Promises, promises. Deliveries, not so much.
The Wall Street Journal published this bar graph the other day, based on information from the Kiel Institute for the World Economy. Green shows the amount of military equipment promised to Ukraine, brown shows the amount actually delivered, with the US with a population of 331 million having promised the most and delivered less than half, for a value of about €2 billion.
Close behind the US is Poland -- Poland! -- with a population of 38 million, having promised and delivered military equipment worth €1.7 billion. Poland only freed itself from Russian domination in 1989, joined the European Union in 2004, and in about a quarter of a century has remade itself into a prosperous Western democracy. So, more than most, it knows what Ukraine faces if Putin succeeds in his war.
Britain (population 69 million), Canada (population 32 million), and Norway (population 5.5 million!) also punch above their weight, at least as compared to the rest of the EU. The same is true of tiny Estonia (1.3 million) and Latvia (1.8 million), which like Poland are recent refugees from Russian captivity.
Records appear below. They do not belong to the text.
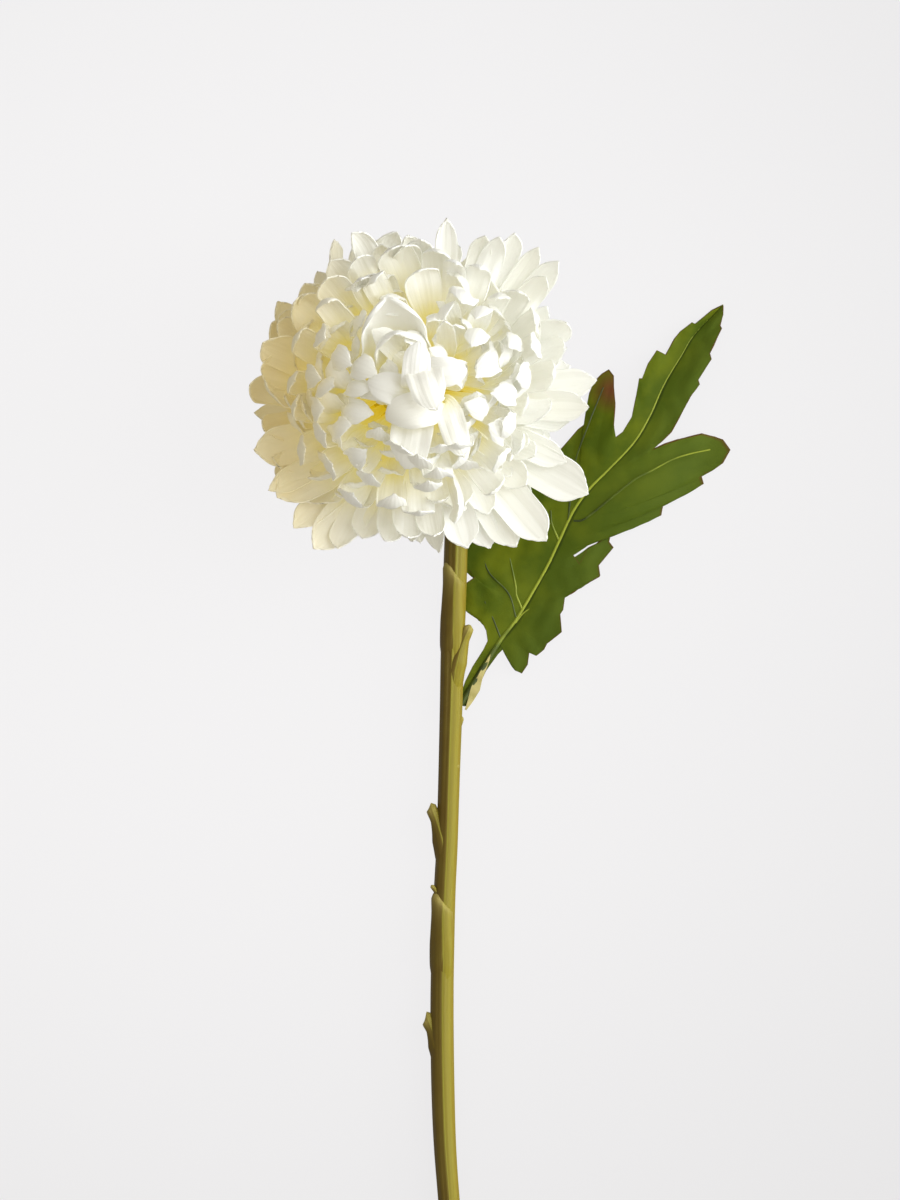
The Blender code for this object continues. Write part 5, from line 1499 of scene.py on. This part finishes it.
# %% [markdown]
# ## Table, light and camera
#
# The photo has a plain, nearly white ground without a hard shadow, and one large soft light from
# the right. The table glows, as a light table does, so that shadows on it stay pale. It glows less
# far from its brightest spot, and lights the flower less than it looks to the camera, so that the
# petals' undersides stay in shade. The flower lies down, so the camera looks straight down on it
# through a long lens.

# %% Stage
TABLE_GLOW = 0.84
TABLE_SHINE = 0.30
BRIGHTEST_SPOT = (-0.09, 0.14, 0.0)
HALFWAY_CUBED = 0.035
GLOW_LOSS = 0.23


def table_material():
    made, tree, shader = new_material("pale_table", 0.9)
    shader.inputs["Base Color"].default_value = (0.07, 0.07, 0.07, 1.0)
    shader.inputs["Specular IOR Level"].default_value = 0.0
    shader.inputs["Emission Color"].default_value = (1.0, 0.99, 1.0, 1.0)
    seen = tree.nodes.new("ShaderNodeLightPath").outputs["Is Camera Ray"]
    strength = math_node(tree, "MULTIPLY_ADD", seen, TABLE_GLOW - TABLE_SHINE, TABLE_SHINE)
    cubed = math_node(tree, "POWER", distance_from(tree, BRIGHTEST_SPOT), 3.0)
    far = math_node(tree, "DIVIDE", cubed, math_node(tree, "ADD", cubed, HALFWAY_CUBED))
    kept = math_node(tree, "MULTIPLY_ADD", far, -GLOW_LOSS, 1.0)
    strength = math_node(tree, "MULTIPLY", strength, kept)
    tree.links.new(strength, shader.inputs["Emission Strength"])
    return made


TABLE_HALF = 6000.0
LIGHTS_AIM = np.array([0.0, 0.0, 40.0])
corners = np.array([(x, y, 0.0) for x, y in ((-1, -1), (1, -1), (1, 1), (-1, 1))]) * TABLE_HALF
table = fill_mesh("table", corners, [np.array([[0, 1, 2, 3]])])
table.data.materials.append(table_material())


def soft_light(name, at, size, power, colour):
    """A square area light at a point in millimetres, turned to the bloom."""
    lamp = bpy.data.lights.new(name, "AREA")
    lamp.shape = "SQUARE"
    lamp.size = size * MM
    lamp.energy = power
    lamp.color = colour
    obj = bpy.data.objects.new(name, lamp)
    bpy.context.scene.collection.objects.link(obj)
    obj.location = place(at)
    aim = Vector(place(LIGHTS_AIM) - place(at))
    obj.rotation_euler = aim.to_track_quat("-Z", "Y").to_euler()


soft_light("key_from_the_right", (1050.0, 380.0, 1350.0), 1200.0, 12.0, (0.93, 0.97, 1.0))
soft_light("through_from_the_right", (1450.0, 250.0, 350.0), 900.0, 16.0, (0.96, 0.99, 1.0))
soft_light("fill_from_above", (200.0, 200.0, 2300.0), 2000.0, 5.0, (1.0, 0.99, 0.96))

world = bpy.data.worlds.new("soft_room")
world.use_nodes = True
background = world.node_tree.nodes["Background"]
background.inputs["Color"].default_value = (1.0, 0.94, 0.78, 1.0)
background.inputs["Strength"].default_value = 0.48
bpy.context.scene.world = world
bpy.context.scene.view_settings.view_transform = "Standard"

# %% Camera
PHOTO_HEIGHT_MM = 400.0
FOCUS_HEIGHT = 45.0
CAMERA_DISTANCE = 3500.0
SENSOR = 36.0

camera = bpy.data.objects.new("camera", bpy.data.cameras.new("camera"))
bpy.context.scene.collection.objects.link(camera)
camera.data.sensor_fit = "AUTO"
camera.data.sensor_width = SENSOR
camera.data.lens = SENSOR * CAMERA_DISTANCE / PHOTO_HEIGHT_MM
camera.data.clip_end = 20.0
camera.location = place([0.0, 0.0, FOCUS_HEIGHT + CAMERA_DISTANCE])
bpy.context.scene.camera = camera
print("camera looks straight down from", round(camera.location.z, 3), "m")
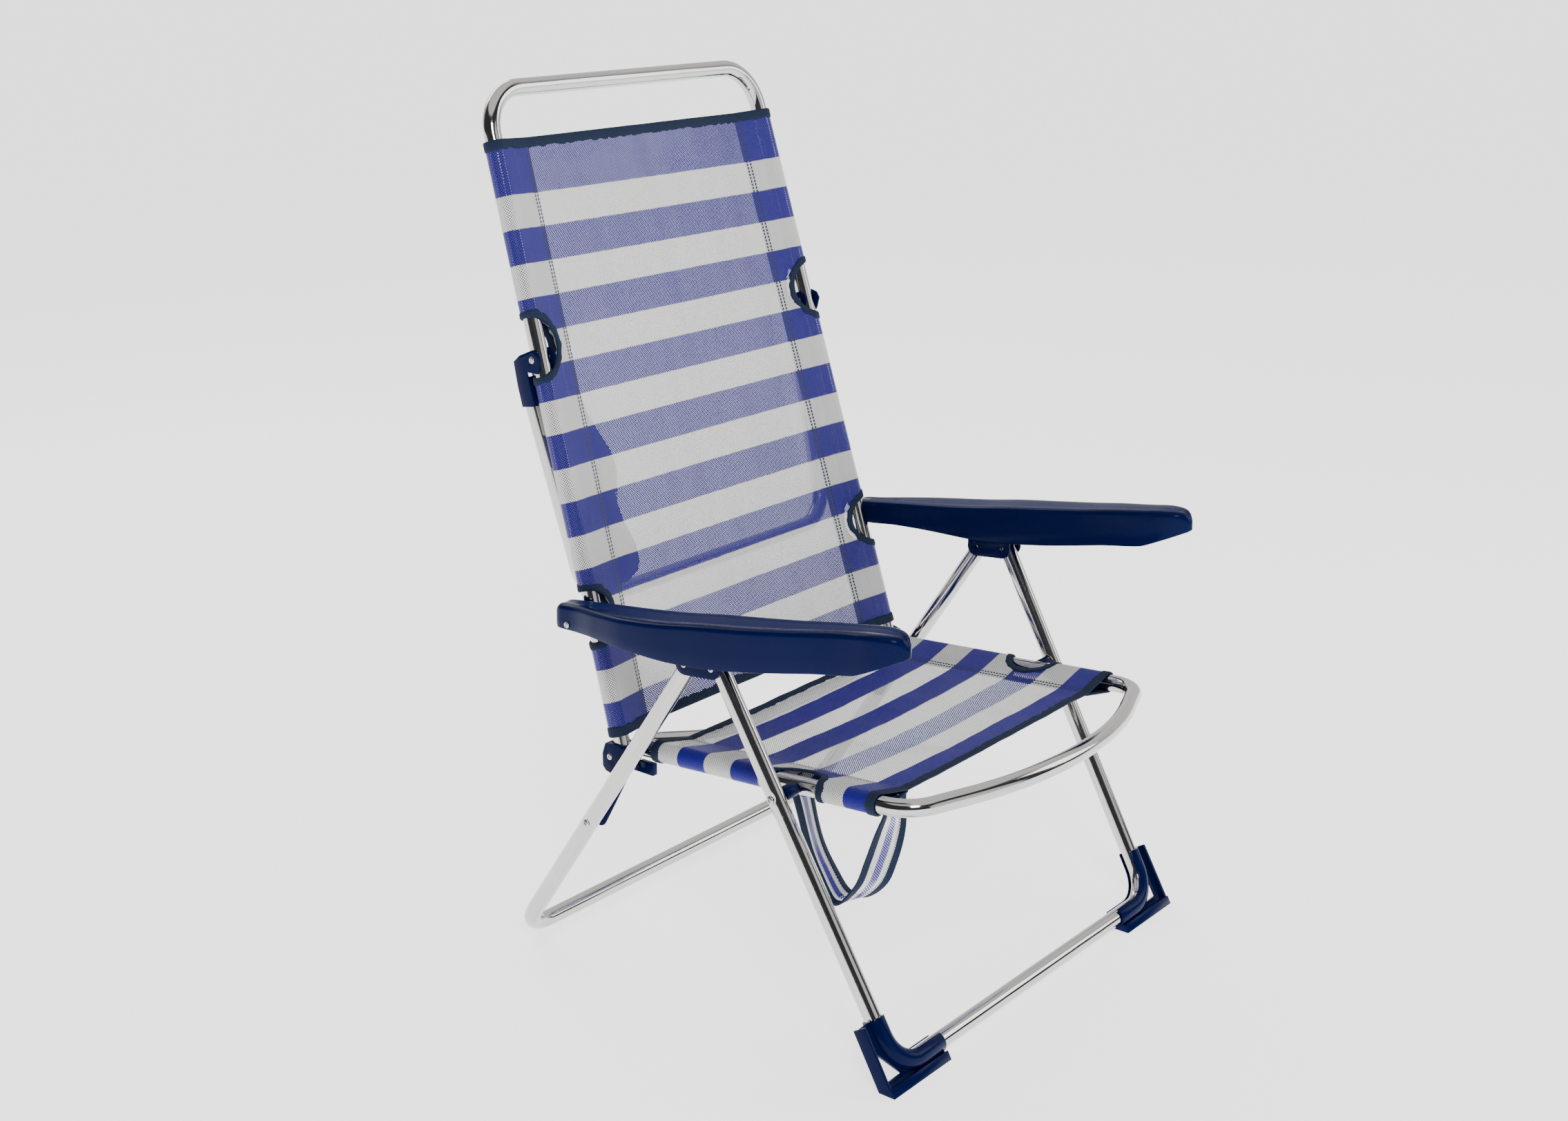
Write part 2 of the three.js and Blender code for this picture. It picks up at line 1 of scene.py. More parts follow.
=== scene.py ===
"""Looks of a folding high-back beach chair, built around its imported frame.

Blender's units are metres, with +Z up and the sitter facing -Y. Sizes here are millimetres in the
chair's own frame, and P() turns them into Blender's.
"""
import math

import bmesh
import bpy
import numpy as np
from mathutils import Matrix, Vector, geometry, noise


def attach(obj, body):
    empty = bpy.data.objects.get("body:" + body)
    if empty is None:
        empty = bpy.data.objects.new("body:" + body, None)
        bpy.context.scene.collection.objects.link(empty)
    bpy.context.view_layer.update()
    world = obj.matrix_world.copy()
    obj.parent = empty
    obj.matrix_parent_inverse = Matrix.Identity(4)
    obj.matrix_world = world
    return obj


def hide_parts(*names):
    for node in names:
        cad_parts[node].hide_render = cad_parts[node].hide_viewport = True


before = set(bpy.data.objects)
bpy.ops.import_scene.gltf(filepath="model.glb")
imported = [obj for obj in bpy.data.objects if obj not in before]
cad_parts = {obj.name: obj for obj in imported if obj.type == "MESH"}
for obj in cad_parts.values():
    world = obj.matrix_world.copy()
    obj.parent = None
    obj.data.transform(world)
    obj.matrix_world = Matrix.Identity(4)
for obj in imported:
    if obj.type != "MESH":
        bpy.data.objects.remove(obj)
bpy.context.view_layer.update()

# ---------------------------------------------------------------- sizes, in millimetres
SHIFT = 92.0
TUBE_R = 10.0
TUBE_WALL = 1.3
SIDES = (("left", 1), ("right", -1))

SEAT_HALF = 232.6
SEAT_FRONT_Y, SEAT_FRONT_Z = -323.7, 295.0
SEAT_REAR_Y, SEAT_REAR_Z = -13.6, 273.6
SEAT_REAR_DIP = 14.0
SEAT_HOLE_Y = -217.0

BACK_TOP, BACK_BOT = Vector((0, 219.92, 937.73)), Vector((0, 26.59, 290.65))
BACK_TOP_HALF, BACK_BOT_HALF = 230.0, 253.0
BACK_UP = (BACK_TOP - BACK_BOT).normalized()
BACK_LEN = (BACK_TOP - BACK_BOT).length

# each leg's axis: (y, z) of a point on it, its slope dy/dz, half widths at its crossbar and its top,
# and the heights of those two
FRONT_LEG = (-365.6, 30, 0.5698, 264.4, 277.8, 14.2, 419.7)
REAR_LEG = (-105.2, 416.1, -0.6663, 286, 277.6, 10, 416.1)

CLOTH_THICK = 0.8
TAPE_WIDTH, OVAL_TAPE_WIDTH = 10.0, 7.0
TAPE_PUCKER, OVAL_TAPE_PUCKER = 0.25, 0.4

# the flat cloth, in metres: stitch rows beside a seam, the weave's repeat, and a place past any edge
SEAM_ROWS = (0.002, 0.007)
WEAVE = 0.0031
NOWHERE = 9.0


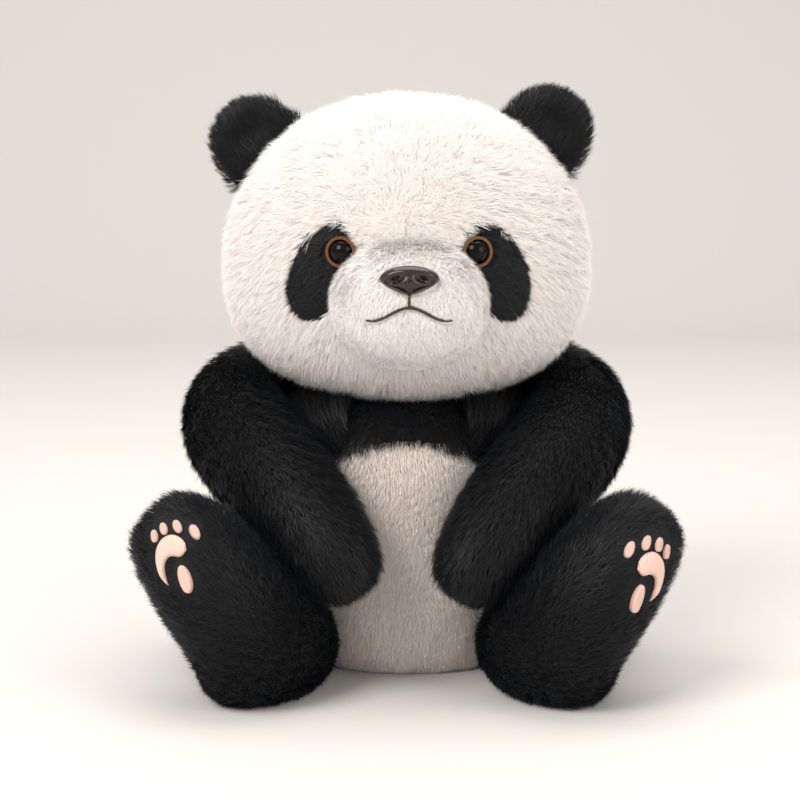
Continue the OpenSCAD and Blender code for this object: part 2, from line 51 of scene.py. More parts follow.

Then comes the gallery of shame, led by prosperous Germany, which in 1939 was the first country to invade Poland, thus laying the fuse for the German-Russian division of Europe in 1940 and the global war that followed. The richest country in Europe, with a population of 84 million, Germany has promised a lot but has delivered only about €200 million, significantly less than the two tiny Baltic nations.